Print all of the data exactly.

┄┄┄┄┄┄┄┄┄┄

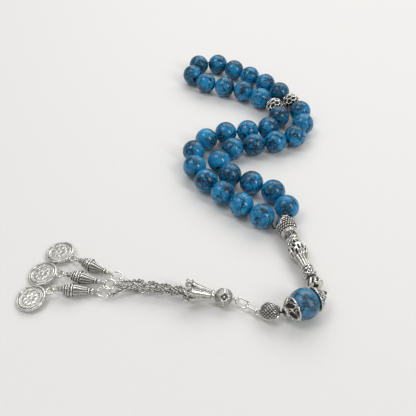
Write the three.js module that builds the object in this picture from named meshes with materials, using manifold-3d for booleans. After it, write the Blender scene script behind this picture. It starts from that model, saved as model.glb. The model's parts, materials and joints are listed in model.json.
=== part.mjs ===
// Misbaha prayer beads lying on a table: stone beads on a closed cord, a cast leader that gathers the two
// cord ends, and a silver tassel of links, a flower cone, chains, bell pendants and coins.
// Units are millimetres, +Z is up, and the table is z = 0.

import * as THREE from "three";
import { mergeVertices } from "three/addons/utils/BufferGeometryUtils.js";
import Module from "manifold-3d";

const wasm = await Module();
wasm.setup();

// Driving dimensions. Every wire is given by its diameter, every ring by the radius of its centre line.
const BEAD_RADIUS = 5;
const SEPARATOR_RADIUS = 4;
const BEAD_HOLE_RADIUS = 1.1;
const SEPARATOR_DROP = 0.5;
const BEAD_GAP = 0.15;
const BEADS_PER_GROUP = 11;
const GROUPS = 3;
const CORD_RADIUS = 0.4;
const CORD_SIDES = 8;
const LEADER_LENGTH = 33.4;
const COLLAR_RADIUS = 1.15;
const COLLAR_HOLE_RADIUS = 0.8;
const TASSEL_BALL_RADIUS = 5.5;
const CAP_REACH = 8;
const OVAL_HALF_LENGTH = 3.5;
const OVAL_RADIUS = 3.2;
const LINK_WIRE = 0.7;
const LINK_RADIUS = 1.35;
const LINK_STRAIGHT = 1.9;
const PIN_WIRE = 0.7;
const PIN_EYE_RADIUS = 0.9;
const HEAD_BALL_RADIUS = 3.25;
const RING_WIRE = 0.65;
const RING_RADIUS = 2.2;
const BELL_WIRE = 0.55;
const BELL_TOP_EYE_RADIUS = 0.85;
const BELL_BASE_EYE_RADIUS = 1.4;
const BELL_LENGTH = 12.6;
const STRAND_EYE_RADIUS = 0.85;
const STRAND_EYE_WIRE = 0.5;
const BELL_TOP_REACH = BELL_TOP_EYE_RADIUS + 0.15;
const BELL_BASE_REACH = BELL_BASE_EYE_RADIUS + 0.15;
const STRAND_RADIUS = 0.6;
const STRAND_TURNS = 1.6;
const STRAND_PHASE = 0.9;
const STRAND_SPREAD = [0.86, 1.75];
const COIN_RADIUS = 5.4;
const COIN_THICKNESS = 1.2;
const COIN_TILT = THREE.MathUtils.degToRad(10);
const BAIL_RADIUS = 1.3;
const BAIL_WIRE = 0.8;
const BAIL_REACH = 6.9;
const RING_PLAY = 0.12;

// The bead centres follow this route, from the leader's side collar round to its top collar.
const BEAD_ROUTE = [
  [31, -35.6, 5],
  [23, -29.2, 5],
  [8.9, -14.9, 5],
  [4, -6.4, 5],
  [3.4, 4.2, 5],
  [9, 12.8, 5],
  [18.2, 17.6, 5],
  [28.4, 18.9, 5],
  [38.2, 21.6, 5],
  [43.4, 30.4, 5],
  [41.8, 39.6, 5],
  [35.8, 45.2, 5],
  [27.2, 51.6, 5],
  [17.8, 55.4, 5],
  [8.6, 59, 5],
  [1.6, 67.2, 5],
  [5.6, 76.8, 5],
  [15.8, 76.6, 5],
  [24.2, 70.6, 5],
  [39.4, 57.6, 5],
  [50.2, 43.2, 5],
  [54, 34.2, 5],
  [54, 23.8, 5],
  [47.8, 13.4, 5],
  [38.8, 10.6, 5],
  [19, 4.8, 5],
  [14.4, -3.6, 5],
  [20, -12.4, 5],
  [28.8, -16.8, 5],
  [37, -22.2, 5],
  [41.4, -31.2, 5],
];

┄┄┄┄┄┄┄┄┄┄

Result for this task:
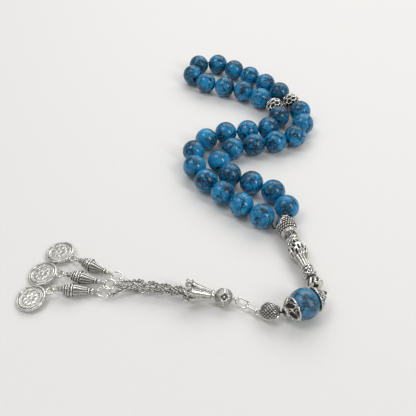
Write the three.js module that builds the object in this picture from named meshes with materials, using manifold-3d for booleans. After it, write the Blender scene script behind this picture. It starts from that model, saved as model.glb. The model's parts, materials and joints are listed in model.json.
=== part.mjs ===
// Misbaha prayer beads lying on a table: stone beads on a closed cord, a cast leader that gathers the two
// cord ends, and a silver tassel of links, a flower cone, chains, bell pendants and coins.
// Units are millimetres, +Z is up, and the table is z = 0.

import * as THREE from "three";
import { mergeVertices } from "three/addons/utils/BufferGeometryUtils.js";
import Module from "manifold-3d";

const wasm = await Module();
wasm.setup();

// Driving dimensions. Every wire is given by its diameter, every ring by the radius of its centre line.
const BEAD_RADIUS = 5;
const SEPARATOR_RADIUS = 4;
const BEAD_HOLE_RADIUS = 1.1;
const SEPARATOR_DROP = 0.5;
const BEAD_GAP = 0.15;
const BEADS_PER_GROUP = 11;
const GROUPS = 3;
const CORD_RADIUS = 0.4;
const CORD_SIDES = 8;
const LEADER_LENGTH = 33.4;
const COLLAR_RADIUS = 1.15;
const COLLAR_HOLE_RADIUS = 0.8;
const TASSEL_BALL_RADIUS = 5.5;
const CAP_REACH = 8;
const OVAL_HALF_LENGTH = 3.5;
const OVAL_RADIUS = 3.2;
const LINK_WIRE = 0.7;
const LINK_RADIUS = 1.35;
const LINK_STRAIGHT = 1.9;
const PIN_WIRE = 0.7;
const PIN_EYE_RADIUS = 0.9;
const HEAD_BALL_RADIUS = 3.25;
const RING_WIRE = 0.65;
const RING_RADIUS = 2.2;
const BELL_WIRE = 0.55;
const BELL_TOP_EYE_RADIUS = 0.85;
const BELL_BASE_EYE_RADIUS = 1.4;
const BELL_LENGTH = 12.6;
const STRAND_EYE_RADIUS = 0.85;
const STRAND_EYE_WIRE = 0.5;
const BELL_TOP_REACH = BELL_TOP_EYE_RADIUS + 0.15;
const BELL_BASE_REACH = BELL_BASE_EYE_RADIUS + 0.15;
const STRAND_RADIUS = 0.6;
const STRAND_TURNS = 1.6;
const STRAND_PHASE = 0.9;
const STRAND_SPREAD = [0.86, 1.75];
const COIN_RADIUS = 5.4;
const COIN_THICKNESS = 1.2;
const COIN_TILT = THREE.MathUtils.degToRad(10);
const BAIL_RADIUS = 1.3;
const BAIL_WIRE = 0.8;
const BAIL_REACH = 6.9;
const RING_PLAY = 0.12;

// The bead centres follow this route, from the leader's side collar round to its top collar.
const BEAD_ROUTE = [
  [31, -35.6, 5],
  [23, -29.2, 5],
  [8.9, -14.9, 5],
  [4, -6.4, 5],
  [3.4, 4.2, 5],
  [9, 12.8, 5],
  [18.2, 17.6, 5],
  [28.4, 18.9, 5],
  [38.2, 21.6, 5],
  [43.4, 30.4, 5],
  [41.8, 39.6, 5],
  [35.8, 45.2, 5],
  [27.2, 51.6, 5],
  [17.8, 55.4, 5],
  [8.6, 59, 5],
  [1.6, 67.2, 5],
  [5.6, 76.8, 5],
  [15.8, 76.6, 5],
  [24.2, 70.6, 5],
  [39.4, 57.6, 5],
  [50.2, 43.2, 5],
  [54, 34.2, 5],
  [54, 23.8, 5],
  [47.8, 13.4, 5],
  [38.8, 10.6, 5],
  [19, 4.8, 5],
  [14.4, -3.6, 5],
  [20, -12.4, 5],
  [28.8, -16.8, 5],
  [37, -22.2, 5],
  [41.4, -31.2, 5],
];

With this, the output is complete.